For what are essentially tracks based on dance genres to work as an album, the mixing and sequencing is key. Luckily here the listener is given an LP where all of this has been taken into account, the tracks are formed like a DJ set with few discernible intros or outros, separating individual tracks and varying styles while keeping the general mood between cuts comparable enough to never feel particularly jarring. This seems an appropriate way to mix an album of footwork tracks, a genre so stripped and trippy that conventional song structure or sequencing couldn't have worked.

It's hard to isolate highlights as all the tracks bring their own unique nuances onto the established footwork style of shifting synths overlaid with aggressive percussion and repetitive vocal sampling, typically embodied in one of the straighter cuts, Pop The Trunk or fantastic early cut Vibe. What makes DJ Diamond's LP special is both the breadth of his stylistic influence and the attention to detail found across the album, seen everywhere from the taut bassline of Horns to the gorgeously shifting percussive noises and strings of Go Hard. Each track is a concise burst of tense energy, never going on too long and always accompanied by disciplined composition and an acute awareness of space in the sound, ensuring the listener is never completely overloaded.

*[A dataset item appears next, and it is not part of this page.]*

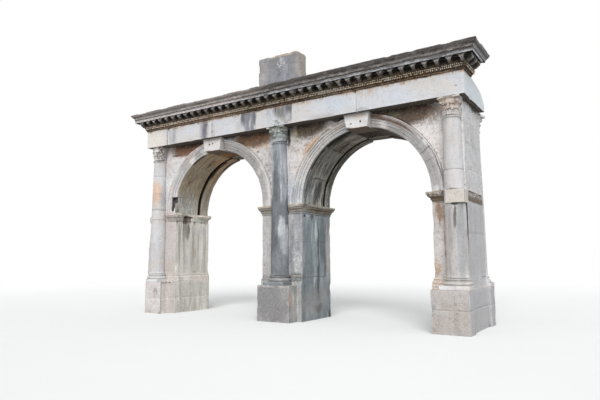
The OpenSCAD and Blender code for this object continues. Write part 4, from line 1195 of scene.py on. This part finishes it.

Throughout the LP vocals and synths are clipped so finely that the music feels constantly unsettled, such as in standout opener Rep Yo Clique, but luckily Diamond's movement between samples is controlled enough that the songs unsettle but do not overwhelm, just as good footwork should, keeping production skills and dance-friendliness in the foreground. This is key, as by crafting an album rather than a set of singles Diamond has put a foot in the home listening market where production quality is more important and listeners are just as attentive to the detail and nuance of a track as its force and dance-ability. In Flight Muzik he has taken both needs to heart, as this album has both the high-end production that modern electronic music demands in order to highlight the skill and precision behind it alongside plenty of the weird sounds you only really get in bedroom productions, resulting in a happy 'best of both worlds' situation. This precision has to be partially down to his sample-based approach which allows him complete control to essentially chop everything to tiny slices of rhythm and melody and rebuild a swaying, dynamic sound that never slows even for a moment.

The breadth of styles Diamond has taken on is often spectacular, the bitter bass and slippy percussion of Torture Rack recalls the filth of stripped grime, following standout Decoded melts hard-nosed house and almost-hilarious trance chords into a swirling mass where there's nothing solid to hold on to, which is pretty much the goal of the genre where the speed of the melodic and beat changes is only matched by the blurred legs of those dancing to it. Elsewhere the heavy, minimal post-dubstep of Wreckage really emphasises the excellent middle belt the LP has to offer, and as it brushes up against the micro-edits of Digimon you'll be amazed at just how much rhythm and disparate stylistic influences Diamond can take in, reconstruct and put back out in so few tracks. Each track genuinely wows by itself, from the soul sample allowed to blare out before being chopped to microsamples in Snare Fanfare to the nausea-inducing vocals and irregular snares of Speakerz 'n' Tonguez.

This is clearly an album crafted with an enormous amount of skill and there a lot of great individual tracks here as well as an impressive whole, so it leaves me with only one more question to ask. For a genre so embedded in the juke scene that created it, how does footwork stand up in an LP which clearly isn't simply focussed on getting crowds moving but also being a stimulating home listen? There's no simple answer. Fans of J Dilla and his admirable legacy will enjoy the super-short tracks across the album in themselves as well as part of a whole and appreciate them for their concise expression. However I feel that others may find too little to hold onto here, even the simplest and most percussive of the shorter tracks such as the sweet Uh could sound like a mere teaser to someone who finds the entire genre alien. But at the same time, you can't get into every genre on a cursory listen, and this is certainly one of the broadest and most cohesive footwork LPs out there, so I'd definitely recommend giving this more than a single listen before deciding it's 'not for you'. And lastly, for those able to deal with the constantly shifting sound and who can take in the meticulously detailed production all in one go, you'll already be loving it, and the only problem will be working out how the average Joe can dance to it.